* Aim *
All of the material below is to be repeated exactly.

╭──

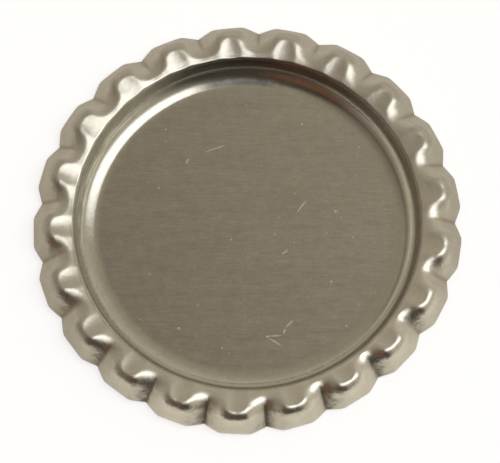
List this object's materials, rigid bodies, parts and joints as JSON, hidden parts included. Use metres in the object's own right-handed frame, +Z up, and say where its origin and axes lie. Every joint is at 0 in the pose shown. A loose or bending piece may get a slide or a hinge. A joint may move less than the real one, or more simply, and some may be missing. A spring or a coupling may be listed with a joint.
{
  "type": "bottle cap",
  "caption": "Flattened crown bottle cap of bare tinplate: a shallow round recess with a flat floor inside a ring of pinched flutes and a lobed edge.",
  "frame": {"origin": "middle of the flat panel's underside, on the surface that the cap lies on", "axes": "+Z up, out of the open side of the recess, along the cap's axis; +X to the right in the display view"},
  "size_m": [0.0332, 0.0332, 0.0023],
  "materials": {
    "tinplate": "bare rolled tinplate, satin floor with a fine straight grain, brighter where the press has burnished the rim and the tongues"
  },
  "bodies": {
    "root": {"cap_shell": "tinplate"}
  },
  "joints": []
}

╰──

* Task output *
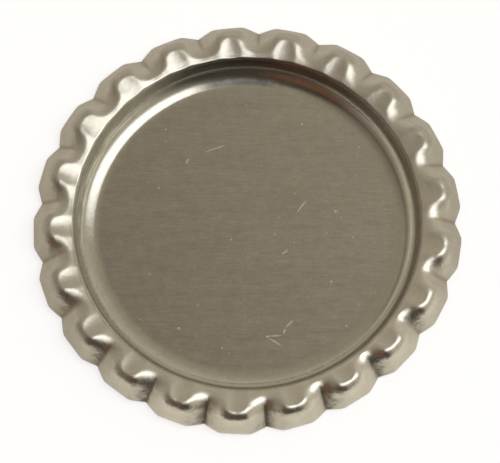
List this object's materials, rigid bodies, parts and joints as JSON, hidden parts included. Use metres in the object's own right-handed frame, +Z up, and say where its origin and axes lie. Every joint is at 0 in the pose shown. A loose or bending piece may get a slide or a hinge. A joint may move less than the real one, or more simply, and some may be missing. A spring or a coupling may be listed with a joint.
{
  "type": "bottle cap",
  "caption": "Flattened crown bottle cap of bare tinplate: a shallow round recess with a flat floor inside a ring of pinched flutes and a lobed edge.",
  "frame": {"origin": "middle of the flat panel's underside, on the surface that the cap lies on", "axes": "+Z up, out of the open side of the recess, along the cap's axis; +X to the right in the display view"},
  "size_m": [0.0332, 0.0332, 0.0023],
  "materials": {
    "tinplate": "bare rolled tinplate, satin floor with a fine straight grain, brighter where the press has burnished the rim and the tongues"
  },
  "bodies": {
    "root": {"cap_shell": "tinplate"}
  },
  "joints": []
}